Davis reinforced the importance of conveying accurate information to families in an emergency through all of its channels, including its ParentSquare platform and the media, as quickly as possible.
“This was a great opportunity for us to work as a collaborative effort with the sheriff’s office and the first responders,” Davis said.
“I think the biggest thing is we want to be able to provide as much information to as many people as quickly as we can. I think that’s the big takeaway to our families.
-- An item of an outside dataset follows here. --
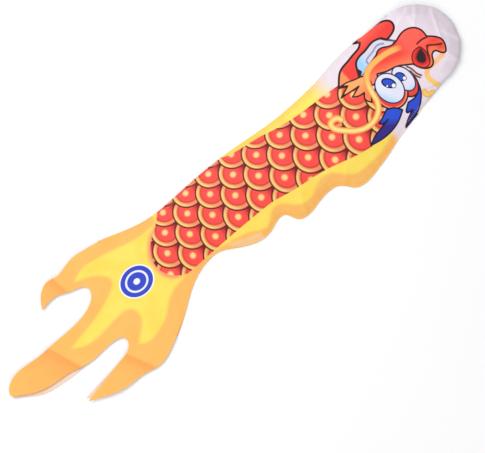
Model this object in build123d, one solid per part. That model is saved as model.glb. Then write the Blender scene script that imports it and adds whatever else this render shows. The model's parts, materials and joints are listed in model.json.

If we do that, then our goals are met.”
Mayor Lori Bagwell was among the VIP officials and said Tuesday’s exercise stresses the value of having well-trained responders ready with the strategic resources and courage to help anyone in distress.
“The most important thing for me was when the gunfire went off that they showed no fear, that they went, ‘Go! Go! Go!’ ” she said. “But to recognize that they’re people, too, and that they have families? Ugh, it gives you chills that that could happen. I’m just very proud of them.”
Bagwell said she had learned it’s all about helping the community be ready to respond in a moment’s notice to help minimize the risk to students and staff.
“To think, are you prepared to do a lifesaving issue for a child that’s been injured or for a teacher? Are you ready? I think that’s what brought it home for me.”
In a debriefing session to deconstruct the drills, Carson City Sheriff’s Sgt. Dan Gomes reminded administrators about everyone’s role on site at the schools. Despite public perception, he said, the firefighters and police officers aren’t truly the first responders in a live emergency situation.
“Nobody is going to get to the scene faster than the people already there,” he said. “We’re not the true first responders. You are.”